» **Task objective**
Include in the output exactly the lines from the opening of the data through the line containing "return skin(station, angle, bread_depth(station, angle)", and nothing more.

↓

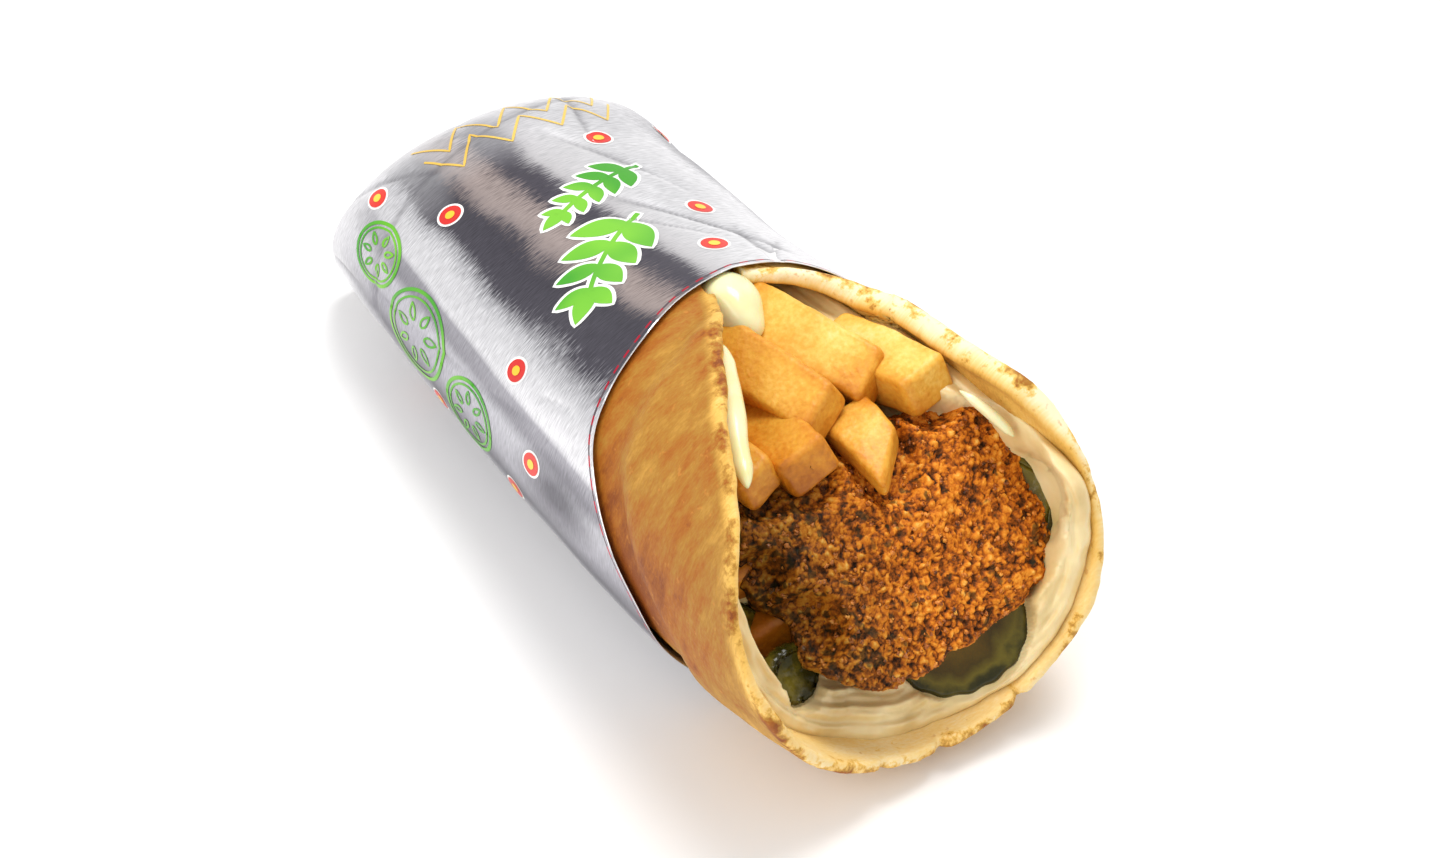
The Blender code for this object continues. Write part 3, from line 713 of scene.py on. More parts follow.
def make_cream(finish):
    angle = 80.0 - 360.0 * np.linspace(0, 1, CREAM_COLUMNS + 1)[:-1]
    mouth = smooth(CREAM_ANGLE, CREAM_STATION, angle)
    turning = np.stack([np.cos(np.radians(angle)), np.sin(np.radians(angle)), 0 * angle], -1) * 40
    mouth = mouth + relief(turning, (0.8, 11.0, 5.0), (0.4, 4.0, 2.0)) + 0.8
    # Behind the fries the cream stays out of sight
    mouth = mouth - 5 * step(18, 26, angle) - 20 * step(30, 44, angle) - 13 * step(-218, -232, angle)

    def lining(station, slack=0.4):
        return skin(station, angle, bread_depth(station, angle) + BREAD + slack)

    rings = []
    start = lining(CREAM_BACK + 0 * angle, 1.5)
    middle = np.array((CREAM_BACK, SIDE_SHIFT[0], start[:, 2].max() / 2))
    for share in (0.05, 0.4, 0.75):
        rings.append(middle + (start - middle) * share)
    for share in np.linspace(0, 0.96, 14)**1.3:
        rings.append(lining(CREAM_BACK + (mouth - CREAM_BACK) * share, 1.5 - 1.1 * share))
    border = lining(mouth, -1.2)
    heart = np.array(CREAM_HEART)
    out = lean_axes()[2]
    shares = 1 - np.linspace(0, 1, BOWL_ROWS)**1.2 * 0.97
    bowl = heart + (border - heart) * shares[:, None, None]
    facing = facings(bowl)
    facing = unit(facing * np.sign(np.median(facing @ out)) + 0.5 * np.array(MOUTH_FACES))
    inset = np.linalg.norm(bowl - border, axis=-1)
    wide = 13.0 + 2.5 * grain(turning, 17.0, 9.0)
    bead = 4.3 * np.sin(math.pi * np.clip(inset / wide, 0, 1))**0.6
    drift = 1.7 * grain(turning, 14.0, 4.0)
    ridges = 0.55 * np.sin((inset + drift) * 1.5) + 0.24 * np.sin((inset - 1.4 * drift) * 3.4)
    ripple = relief(bowl, (0.40, 3.4, 3.3), (0.10, 1.0, 7.0))
    lift = bead + (ridges + ripple) * np.clip(inset / 1.5, 0, 1)
    bowl = bowl + facing * lift[..., None]
    near, high = over_patty(bowl)
    ceiling = -4.0 + 34.0 * step(0.97, 1.22, near)
    hollow = step(-6, -15, bowl[..., 1]) * step(14, 24, bowl[..., 2]) * step(3.0, 8.0, inset)
    ceiling = np.minimum(ceiling, -10.0 + 60 * (1 - hollow))
    bowl = bowl + out * np.minimum(ceiling - high, 0.0)[..., None]
    for centre, normal, radius, thick in PICKLES.values():
        normal = np.array(normal) / np.linalg.norm(normal)
        away = bowl - np.array(centre)
        over = away @ normal
        aside = np.linalg.norm(away - over[..., None] * normal, axis=-1)
        top = thick / 2 - 1.2 + 40 * step(radius - 0.6, radius + 5, aside)
        close = (over > -6) & (aside < radius + 5)
        bowl = bowl + normal * np.where(close, np.minimum(top - over, 0.0), 0.0)[..., None]
    rings = np.concatenate([np.array(rings), bowl])
    return new_piece("sesame_cream", loft(rings), finish, ("cream",))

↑

» **Result for this exercise**
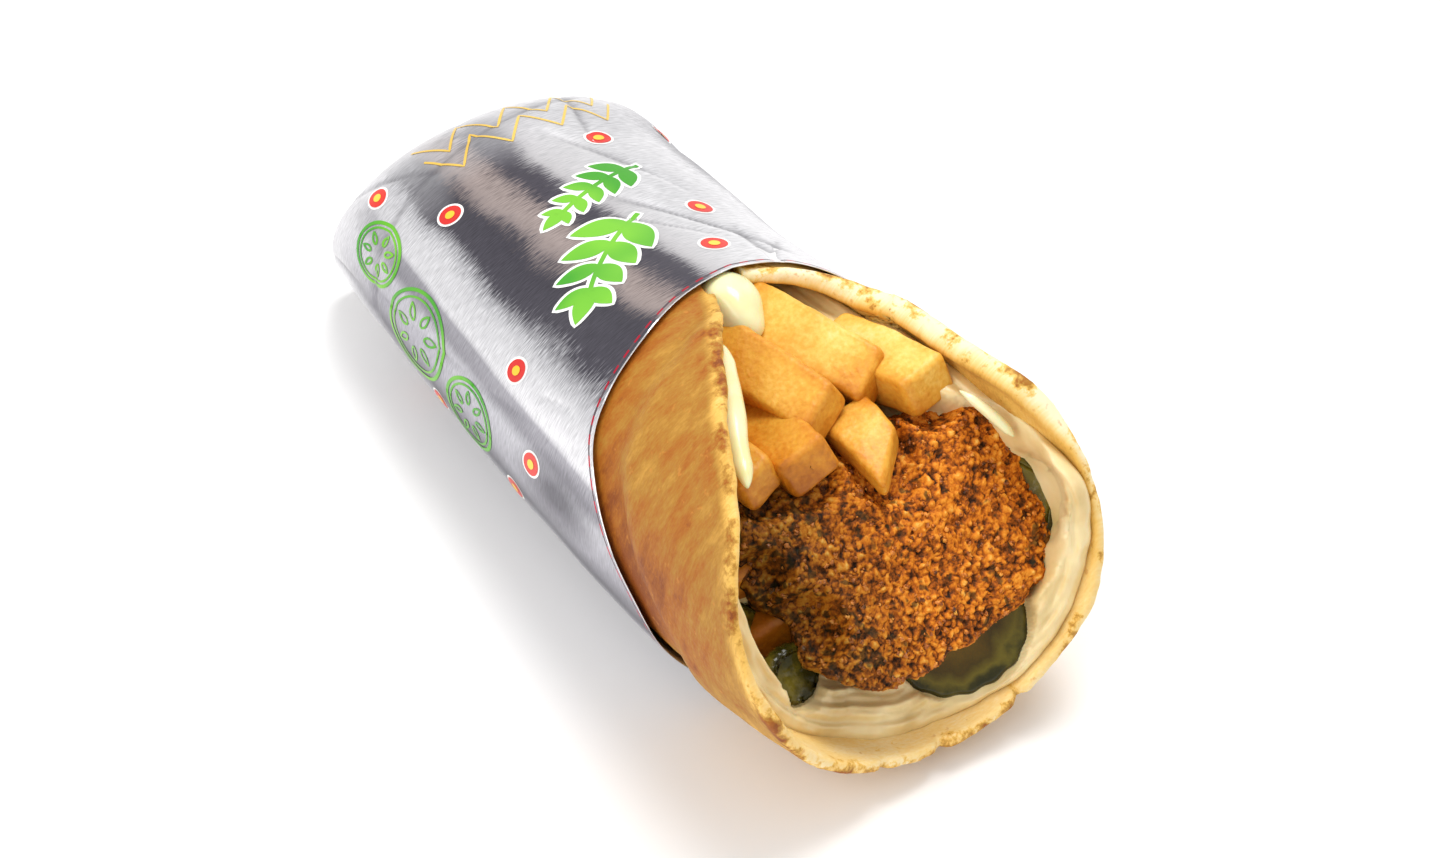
The Blender code for this object continues. Write part 3, from line 713 of scene.py on. More parts follow.
def make_cream(finish):
    angle = 80.0 - 360.0 * np.linspace(0, 1, CREAM_COLUMNS + 1)[:-1]
    mouth = smooth(CREAM_ANGLE, CREAM_STATION, angle)
    turning = np.stack([np.cos(np.radians(angle)), np.sin(np.radians(angle)), 0 * angle], -1) * 40
    mouth = mouth + relief(turning, (0.8, 11.0, 5.0), (0.4, 4.0, 2.0)) + 0.8
    # Behind the fries the cream stays out of sight
    mouth = mouth - 5 * step(18, 26, angle) - 20 * step(30, 44, angle) - 13 * step(-218, -232, angle)

    def lining(station, slack=0.4):
        return skin(station, angle, bread_depth(station, angle) + BREAD + slack)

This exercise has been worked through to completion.